| Dataset content |
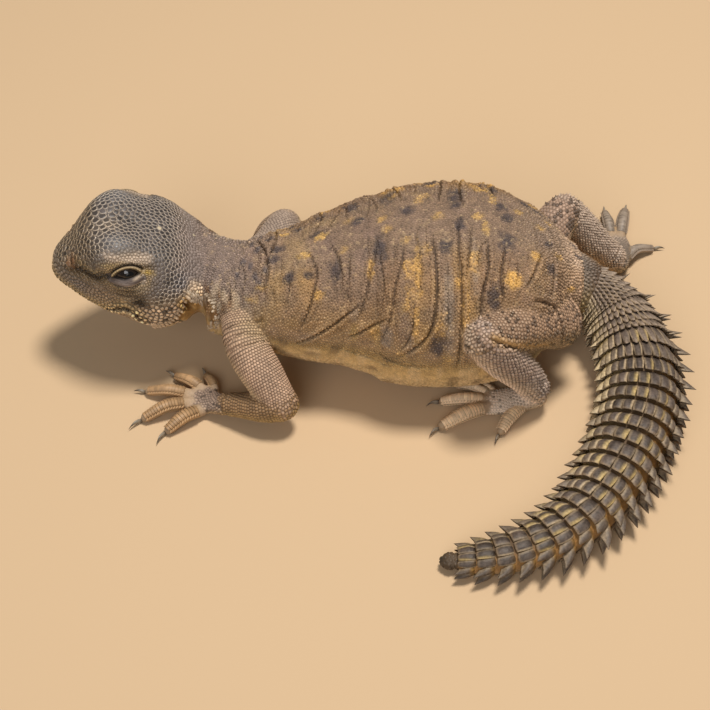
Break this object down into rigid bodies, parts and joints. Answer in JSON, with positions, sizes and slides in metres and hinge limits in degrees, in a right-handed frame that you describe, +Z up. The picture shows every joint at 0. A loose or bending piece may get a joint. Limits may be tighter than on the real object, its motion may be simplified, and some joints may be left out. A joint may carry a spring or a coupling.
{
  "type": "spiny-tailed lizard",
  "caption": "Young uromastyx lizard, life size, at rest on the floor with its head raised and its spiny ringed tail curled round beside it.",
  "frame": {"origin": "on the floor, under the centre of the box round the whole animal", "axes": "+X runs from head to tail, -Y is the animal's left side, the side that the tail curls to, and +Z is up"},
  "size_m": [0.103, 0.086, 0.0274],
  "materials": {
    "head_skin": "dark slate plates with pale lines between them, satin",
    "body_skin": "grey-brown granular scales with dark and gold spots, matt",
    "limb_skin": "grey-brown scales in rows, matt",
    "foot_skin": "sandy banded toe scales, matt",
    "tail_plates": "dark horny spined plates in rings with yellow-cream edges, satin",
    "eye": "wet dark eye",
    "claw": "translucent grey-brown horn with dark tips"
  },
  "bodies": {
    "root": {"belly": "body_skin", "chest": "body_skin", "claw_foot_left_1": "claw", "claw_foot_left_2": "claw", "claw_foot_left_3": "claw", "claw_foot_left_4": "claw", "claw_foot_left_5": "claw", "claw_foot_right_1": "claw", "claw_foot_right_2": "claw", "claw_foot_right_3": "claw", "claw_foot_right_4": "claw", "claw_foot_right_5": "claw", "claw_hand_left_1": "claw", "claw_hand_left_2": "claw", "claw_hand_left_3": "claw", "claw_hand_left_4": "claw", "claw_hand_left_5": "claw", "claw_hand_right_1": "claw", "claw_hand_right_2": "claw", "claw_hand_right_3": "claw", "claw_hand_right_4": "claw", "claw_hand_right_5": "claw", "eye_left": "eye", "eye_right": "eye", "foot_left": "foot_skin", "foot_right": "foot_skin", "forearm_left": "limb_skin", "forearm_right": "limb_skin", "hand_left": "foot_skin", "hand_right": "foot_skin", "head": "head_skin", "hips": "body_skin", "lower_jaw": "head_skin", "neck": "body_skin", "shin_left": "limb_skin", "shin_right": "limb_skin", "tail_1": "tail_plates", "tail_2": "tail_plates", "tail_3": "tail_plates", "tail_4": "tail_plates", "tail_5": "tail_plates", "thigh_left": "limb_skin", "thigh_right": "limb_skin", "upper_arm_left": "limb_skin", "upper_arm_right": "limb_skin"}
  },
  "joints": []
}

| Goal of the exercise |
Print the listing above in full, exactly as it is.

| Answer to the task |
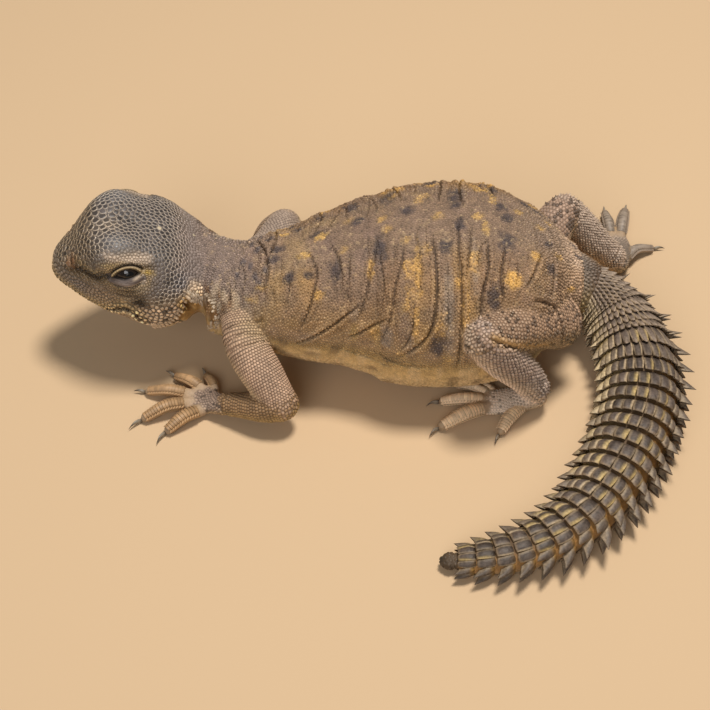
Break this object down into rigid bodies, parts and joints. Answer in JSON, with positions, sizes and slides in metres and hinge limits in degrees, in a right-handed frame that you describe, +Z up. The picture shows every joint at 0. A loose or bending piece may get a joint. Limits may be tighter than on the real object, its motion may be simplified, and some joints may be left out. A joint may carry a spring or a coupling.
{
  "type": "spiny-tailed lizard",
  "caption": "Young uromastyx lizard, life size, at rest on the floor with its head raised and its spiny ringed tail curled round beside it.",
  "frame": {"origin": "on the floor, under the centre of the box round the whole animal", "axes": "+X runs from head to tail, -Y is the animal's left side, the side that the tail curls to, and +Z is up"},
  "size_m": [0.103, 0.086, 0.0274],
  "materials": {
    "head_skin": "dark slate plates with pale lines between them, satin",
    "body_skin": "grey-brown granular scales with dark and gold spots, matt",
    "limb_skin": "grey-brown scales in rows, matt",
    "foot_skin": "sandy banded toe scales, matt",
    "tail_plates": "dark horny spined plates in rings with yellow-cream edges, satin",
    "eye": "wet dark eye",
    "claw": "translucent grey-brown horn with dark tips"
  },
  "bodies": {
    "root": {"belly": "body_skin", "chest": "body_skin", "claw_foot_left_1": "claw", "claw_foot_left_2": "claw", "claw_foot_left_3": "claw", "claw_foot_left_4": "claw", "claw_foot_left_5": "claw", "claw_foot_right_1": "claw", "claw_foot_right_2": "claw", "claw_foot_right_3": "claw", "claw_foot_right_4": "claw", "claw_foot_right_5": "claw", "claw_hand_left_1": "claw", "claw_hand_left_2": "claw", "claw_hand_left_3": "claw", "claw_hand_left_4": "claw", "claw_hand_left_5": "claw", "claw_hand_right_1": "claw", "claw_hand_right_2": "claw", "claw_hand_right_3": "claw", "claw_hand_right_4": "claw", "claw_hand_right_5": "claw", "eye_left": "eye", "eye_right": "eye", "foot_left": "foot_skin", "foot_right": "foot_skin", "forearm_left": "limb_skin", "forearm_right": "limb_skin", "hand_left": "foot_skin", "hand_right": "foot_skin", "head": "head_skin", "hips": "body_skin", "lower_jaw": "head_skin", "neck": "body_skin", "shin_left": "limb_skin", "shin_right": "limb_skin", "tail_1": "tail_plates", "tail_2": "tail_plates", "tail_3": "tail_plates", "tail_4": "tail_plates", "tail_5": "tail_plates", "thigh_left": "limb_skin", "thigh_right": "limb_skin", "upper_arm_left": "limb_skin", "upper_arm_right": "limb_skin"}
  },
  "joints": []
}